Esse movimento dos jovens de buscar trabalho em outras áreas impacta diretamente a produção familiar. Estamos falando de futuro, mas também de uma geração de produtores que já não pode se dedicar como antes, a exemplo de João Pimenta. “Nós estamos ficando velhos, não dá mais para trabalhar com isso. Os jovens, se não têm incentivo, vão para a cidade e vão deixar a roça”. Ele ainda produz alguns alimentos em sua horta e conta com os conhecimentos que seu falecido pai lhe passou, assim como ensinamentos valiosos que sua mãe de 84 anos ainda compartilha com o filho. Ele frisa que, se o jovem souber trabalhar na roça, ele pode fazer disso uma empresa, se existe investimento ou capital para investir: “Uma roupa, um carro, pode ser que a pessoa não compre amanhã, mas o alimento ela sempre vai consumir! Colocar na mente do jovem que a roça não vale nada não faz sentido. Como vai ser daqui a 10, 14 anos?”, questiona.

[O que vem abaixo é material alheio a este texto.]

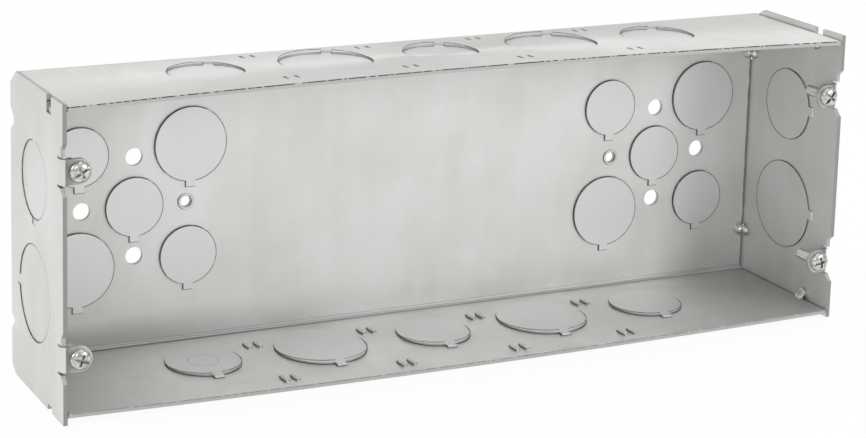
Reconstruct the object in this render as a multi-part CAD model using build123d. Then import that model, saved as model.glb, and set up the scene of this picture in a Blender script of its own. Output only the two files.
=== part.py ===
from build123d import *
import math
import os

# Five-gang switch box of galvanised sheet steel, in millimetres.
# X runs along the length, the open front faces -Y and Z is up.
# The origin is the middle of the outer face of the back wall.

# Sheet stock and the folded channel (back, top and bottom in one piece)
sheet = 1.6
channel_length = 317.1
channel_height = 111.1
depth = 61.0
bend_inside = 1.6
# The free front edges of the long walls spring outward at mid-length
top_bow = 2.2
bottom_bow = 1.6

# End plates: flat blanks, taller than the channel and tacked a little out of line
plate_lip = 1.8
plate_back_inset = 0.8
seam_gap = 0.2
left_plate_shift = -0.8
right_plate_shift = 0.3
top_corner_cut = (7.0, 4.8)
bottom_corner_cut = (4.8, 2.9)
edge_notch_width = 5.0
top_notch_depth = 6.5
bottom_notch_depth = 2.2
edge_notch_from_front = 15.1
# Torn back notches: height of the tip, reach above it, reach below it and depth
upper_back_notch = (38.6, 5.2, 3.6, 5.4)
lower_back_notch = (-37.2, 2.2, 3.2, 4.2)
back_notch_round = 1.2

# Ears folded inward from the end plates, one above and one below on each
ear_spacing = 67.3
ear_middle = -0.8
ear_width = 9.2
ear_recess = 2.2
ear_bend_inside = 0.8
left_ear_hole_inset = 6.9
right_ear_hole_inset = 5.3
ear_slot_above = 3.8
ear_slot_below = 1.5
relief_width = 0.9
relief_depth = 1.2

# Cover screws, number 8 machine screws with pan heads
screw_diameter = 4.17
screw_length = 12.7
head_diameter = 7.7
head_height = 2.4
head_rim = 1.1
head_slope = 1.2
thread_clearance = 0.05
drive_slot_width = 1.1
drive_slot_depth = 1.0

# Knockouts: a sheared slug pushed inward and held by one short tie
half_inch_knockout = 22.6
three_quarter_knockout = 28.6
one_inch_knockout = 35.3
shear_gap = 0.22
slug_push = 0.8
end_slug_push = 0.35
tie_width = 3.8
tie_length = 2.6
tie_ramp = 0.5
tie_lap = 0.6

# Knockout places on the back wall: two clusters of five
cluster_from_end = 45.55
back_tie_angle = -90
small_offset = (21.6, 20.9)
large_offset = (22.4, 22.3)

# Knockout rows on the long walls, small and large in turn
wall_knockout_pitch = 47.6
wall_knockout_count = 5
wall_knockout_from_back = 28.0
top_tie_angle = -65
bottom_tie_angle = -90

# Knockouts on the end plates
end_knockout_from_back = 28.4
end_upper_knockout = 22.7
end_lower_knockout = -19.1
left_tie_angles = (-90, 180)
right_tie_angles = (0, 0)

# Holes in the back wall
mounting_hole = 6.7
mounting_hole_spacing = 38.2
outer_hole_offset = 20.6
ground_hole = 4.2
ground_hole_offset = 20.6

# Pairs of nubs that guide a divider plate at each gang boundary
gang_pitch = 47.5
gang_count = 5
nub_pair_spacing = 4.3
nub_length = 5.6
nub_width = 2.4
nub_height = 0.9
nub_taper = 25
nub_lap = 0.2
nub_dent_length = 4.4
nub_dent_width = 1.4
nub_dent_depth = 1.0
top_nub_rows = (9.2, 50.5)
bottom_nub_rows = (17.9, 53.3)

# Tack welds: low buttons of melted steel in the inner corners
bead_radius = 2.5
bead_reach = 1.7
bead_taper = 20
bead_sides = 9
bead_inward = 1.0

# Values worked out from the sizes above
length = channel_length + 2 * (seam_gap + sheet)
plate_height = channel_height + 2 * plate_lip
cluster_middle = channel_length / 2 - cluster_from_end
bend_outside = bend_inside + sheet
ear_face = depth - ear_recess
ear_bend_outside = ear_bend_inside + sheet
edge_notch_middle = depth - edge_notch_from_front
through = 3 * sheet


def wall_rise(side, x, from_back):
    """How far the outer skin of a long wall stands proud of the flat channel."""
    bow = top_bow if side > 0 else bottom_bow
    along = 1 - (2 * x / channel_length) ** 2
    out = max(0.0, from_back - bend_outside) / (depth - bend_outside)
    return bow * along * out


def wall_plane(side, x, from_back):
    """Plane on the outer skin of the top (side 1) or bottom (side -1) wall, facing inward."""
    bow = top_bow if side > 0 else bottom_bow
    run = depth - bend_outside
    along = 1 - (2 * x / channel_length) ** 2
    slope_depth = bow * along / run
    slope_length = -8 * bow * x / channel_length**2 * (from_back - bend_outside) / run
    height = channel_height / 2 + wall_rise(side, x, from_back)
    outward = Vector(-slope_length, slope_depth, 1)
    inward = Vector(-outward.X, -outward.Y, -side * outward.Z)
    return Plane(origin=(x, -from_back, side * height), x_dir=(1, 0, 0), z_dir=inward)


def back_plane(x, z):
    """Plane on the outer skin of the back wall, facing inward with Y up."""
    return Plane(origin=(x, 0, z), x_dir=(1, 0, 0), z_dir=(0, -1, 0))


def plate_plane(shift):
    """Plane on the outer skin of the right end plate: X to the front, Y up, Z inward."""
    return Plane(origin=(length / 2, 0, shift), x_dir=(0, -1, 0), z_dir=(-1, 0, 0))


def long_wall(side):
    """Top or bottom wall, lofted so that its free edge bows outward at mid-length."""
    sections = []
    for x in (-channel_length / 2, 0, channel_length / 2):
        root = side * channel_height / 2
        edge = root + side * wall_rise(side, x, depth)
        corners = [
            (x, -bend_outside, root),
            (x, -depth, edge),
            (x, -depth, edge - side * sheet),
            (x, -bend_outside, root - side * sheet),
        ]
        sections.append(Face(Wire.make_polygon([Vector(*c) for c in corners], close=True)))
    return loft(sections)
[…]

Entretanto, ainda há um fio de esperança. O movimento dos orgânicos se desenvolveu nos últimos anos, demonstrando crescimento de 30% em 2020, segundo pesquisa da Associação de Promoção dos Orgânicos (Organis). João enxerga essa mudança como novos ares de esperança pairando a roça: “Hoje, vislumbra-se uma melhora. Temos as feiras orgânicas e no caso do agricultor familiar elas absorvem bem. O consumidor em si está se conscientizando da importância de se alimentar bem e manter a imunidade alta para o seu corpo”, afirma. Se há uma resposta para o futuro da agricultura familiar, talvez ela ainda não seja pop, muito menos tech, como é na indústria do agronegócio. Existe uma grande possibilidade que ela passe pelo incentivo dos próprios consumidores às novas gerações da agricultura, que podem dar continuidade a toda tradição e história que já foi construída e serve de raiz para diversas famílias.